Am Nordostende der Markung führt die Straße von Nürtingen nach Stuttgart mittelst der Teufelsbrücke über die Teufelsklinge, eine Lokalität, wohin, wie schon der Name erwarten läßt, Aberglaube und Sage manch seltsamen Spuck verlegen.

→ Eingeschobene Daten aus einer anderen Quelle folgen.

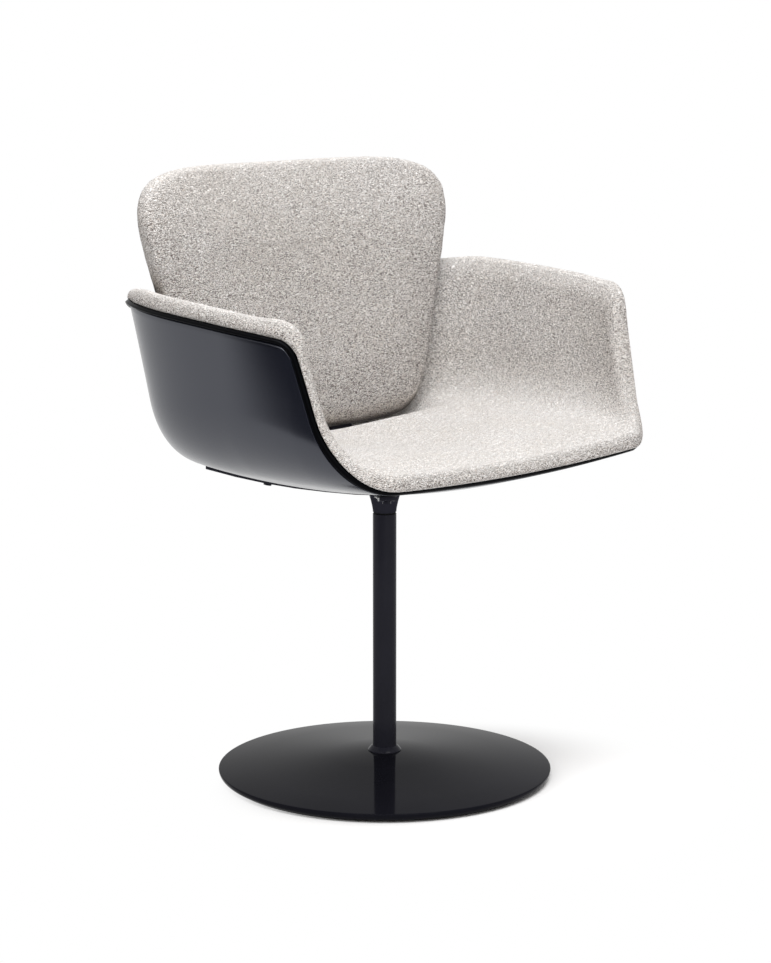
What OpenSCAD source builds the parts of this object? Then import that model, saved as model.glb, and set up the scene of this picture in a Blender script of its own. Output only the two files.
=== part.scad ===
// Pedestal swivel armchair: a moulded double shell with upholstery and a loose
// back cushion, on a round column and a heavy disc base. Millimetres.
// Origin on the floor at the column axis, +Z up, the sitter faces -Y.

/* [Base] */
// Diameter of the base disc
base_d = 440; // [380:5:520]
// Height of the disc's rim above the floor
base_rim_h = 12; // [9:0.5:18]
// Height of the disc's hub above the floor
base_hub_h = 33; // [27:0.5:42]
// Wall of the hollow disc
base_wall = 8; // [6:0.5:9]
// How far the rim's lower edge is drawn in
base_undercut = 9; // [4:0.5:12]
// Thickness of the glide ring under the rim
glide_t = 2; // [1.5:0.1:4]
// Width of the glide ring
glide_w = 14; // [8:1:16]

/* [Column] */
// Outer diameter of the column tube
column_d = 31; // [28:0.5:38]
// Wall of the column tube
column_wall = 3; // [2:0.25:4]
// Height of the joint between the tube and the turning collar
seam_h = 354; // [300:1:420]
// Diameter of the turning shaft
shaft_d = 20; // [16:0.5:20.5]
// Length of each plain bush
bush_l = 30; // [20:1:45]
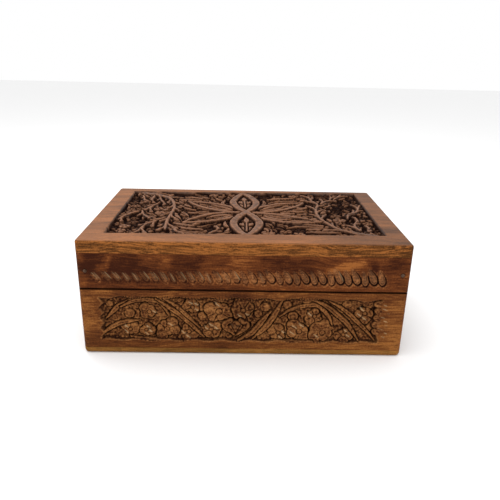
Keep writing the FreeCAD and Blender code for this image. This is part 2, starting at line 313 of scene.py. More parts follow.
def wood(name, dark, middle, light, along="X", patches=(), shift=0.0, veil=0.0, waxed_top=None):
    """Oiled hardwood. Carved boards carry as attributes their depth, their stain and painted shade,
    their ridges, which get a painted highlight, and their pale cuts, which are bare wood and partly
    a painted highlight.

    shift makes it lighter. veil darkens the carving towards the ground colour, more where it is
    deeper, as stain and painted shade, and sets the haze of wax on the carving.
    waxed_top is the height of a waxed upper side, where there is one.
    """
    paint = Paint(name)
    place = paint.place()
    depth = paint.attribute("depth")
    stain = paint.attribute("stain")
    ground = tuple(colours().ground)
    polish, flecks, streaks = 0.04, 0.7, 1.4
    if waxed_top is not None:
        height = paint.node("ShaderNodeSeparateXYZ", {}, {"Vector": place}, "Z")
        # 1 on the upper side and on its carving, and 0 on the board's edges.
        upper = height.between(waxed_top - WAX_FROM, waxed_top - WAX_FULL) + depth.between(0.0, 0.02)
        upper = upper.clamped()
        polish, flecks, streaks = upper.spread(0.04, 0.27), upper.spread(1.5, 0.6), upper.spread(4.2, 1.4)
        shift = shift + upper.spread(-0.1, 0.0)
    fine, slow, pores = grain(paint, place, along)
    specks = paint.noise(place, scale=1.0, detail=4.0, roughness=0.6) - 0.5
    clouds = paint.noise(place, scale=0.2, detail=4.0) - 0.5
    tone = slow + (fine - 0.5) * streaks + specks * flecks + shift
    tone = figure(paint, place, tone, patches)
    sunk = depth.between(0.0, 0.06)
    tone = tone + (clouds * 1.5 + specks * 1.2) * sunk
    stops = ((0.02, [c * 0.8 for c in dark]), (0.48, middle), (0.86, light))
    colour = paint.node("ShaderNodeValToRGB", {"stops": stops}, {"Fac": tone})
    colour = paint.mix(pores * 0.5, colour, [c * 0.4 for c in dark])
    # Darker carving, more so where deeper: stain, and painted shade in its hollows.
    colour = paint.mix(sunk * veil + depth.between(0.2, 0.7) * veil * 0.5, colour, ground)
    # Stain and painted shade in the hollows and beside the raised forms.
    colour = paint.mix(stain, colour, ground)
    # Painted highlight on the ridges of the relief.
    colour = paint.mix(paint.attribute("ridge") * (1 - stain) * 0.4, colour, [c * 1.2 for c in light])
    # Pale cuts: bare wood, and partly a painted highlight on their facets.
    colour = paint.mix(paint.attribute("fresh") * 0.8, colour, tuple(colours().fresh_cut_and_glint))
    if waxed_top is not None:
        colour = paint.mix(1 - upper, colour, EDGE_WARMTH, "MULTIPLY")
    # Painted sheen that makes the carving greyer and bluer.
    colour = paint.mix(sunk, colour, CARVING_SHEEN_TINT, "MULTIPLY")
    rough = 0.55 + fine * 0.12 + depth * 0.25
    normal = paint.bump(fine * 0.5 - pores * 0.8, strength=0.35, distance=0.12 * MM)
    clean = (1 - depth.between(0.25, 0.8)) * (1 - stain)
    wax = clean * (sunk * (veil * 0.84 - polish) + polish)
    return paint.finish(
        Base_Color=colour, Roughness=rough, Normal=normal, Specular_IOR_Level=0.03,
        Coat_Weight=wax, Coat_Roughness=0.36,
    )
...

In älteren Zeiten gehörte der Weiler ins Gericht zu Nürtingen und der große Zehnten der Herrschaft. Wolf von Altenstaig verkauft 1366 dem Frauenkloster Kirchheim unter Teck „einen Hof zu Harde gelegen“ mit allen Rechten, nebst einer Steingrube, die u. A. 1 Pfd. Pfeffer gültet, um 427 Pfd. Hll. für frei und eigen, wie das sein väterliches Erbe ist. Dasselbe Kloster kaufte 1432 von einem Bauern „das Holz gelegen zu Hart am Wiler,“ wovon ein Theil liegt „in dem alten Hart,“ um 160 Pfd. Hll. Der andere | Hof gehörte zu dem hohenbergischen Lehen Neuhausen (s. OA.-Beschreib. von Eßlingen, S. 217). Hardt bedeutet nach Schmid schwäb. Wörterbuch ein hohes waldbewachsenes Land. Der Ort war im 30jährigen Kriege ganz verlassen.